In 2004, a group of liberals extended support to Joshi to expand on the national stage and lead Indian liberals. But ten days later, he held a press conference with Pramod Mahajan of the Bharatiya Janata Party, announcing his decision to support the BJP-led National Democratic Alliance government in exchange for a Rajya Sabha seat. I opposed this and wrote "An Open Letter To Sharad Joshi" published in Freedom First magazine, an independent journal founded in 1952 by Minoo Masani to espouse liberal valuesIt was a heartfelt letter in which I reminded Joshi that he was a torch-bearer of a great party like the Swatantra and an opportunistic alliance with a communal political party like the BJP was a short-cut to Parliament but that short cuts do not pay or lead to success.

The letter provoked much debate among India's liberals. It surprised me but unlike other politicians, Joshi replied to me personally, apart from sending a reply to the journal. ”The letter looks personal and hence I reply to you personally,” he wrote. By then, he had become a Rajya Sabha MP with support of the BJP. I travelled to Delhi to meet him, and thought he would never show up. But there he was already seated at 8 am, taking on the criticism point by point.

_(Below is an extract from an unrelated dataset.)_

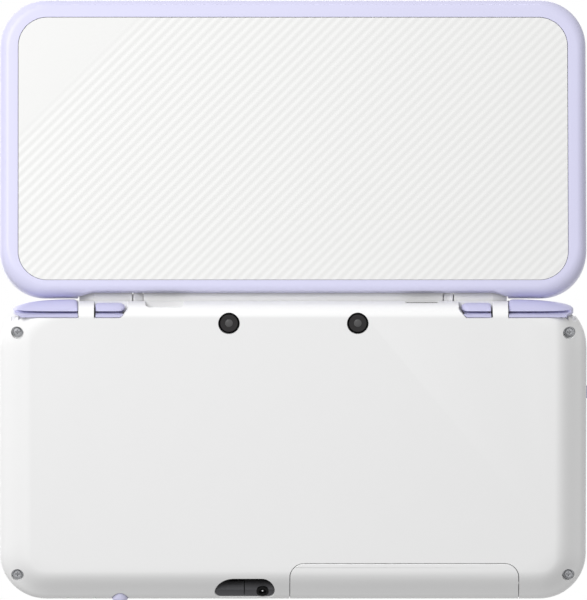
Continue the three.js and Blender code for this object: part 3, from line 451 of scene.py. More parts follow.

He said he agreed with me a 100% about going it alone but said that he sat next to LK Advani without compromising on his liberal ideals just like Nitish Kumar did without compromising on secularism. His only aim to enter Parliament, he said, was to present a bill to challenge the Representation of People's Act on the socialism clause. Joshi did present a private member bill arguing how India’s liberals have been banned from contesting elections and so democracy itself is at stake. The bill was defeated. Sharad Joshi, a leader with the backing of a million farmers, never sought re-election to India’s Parliament.


Joshi's final journey on a tractor in Pune.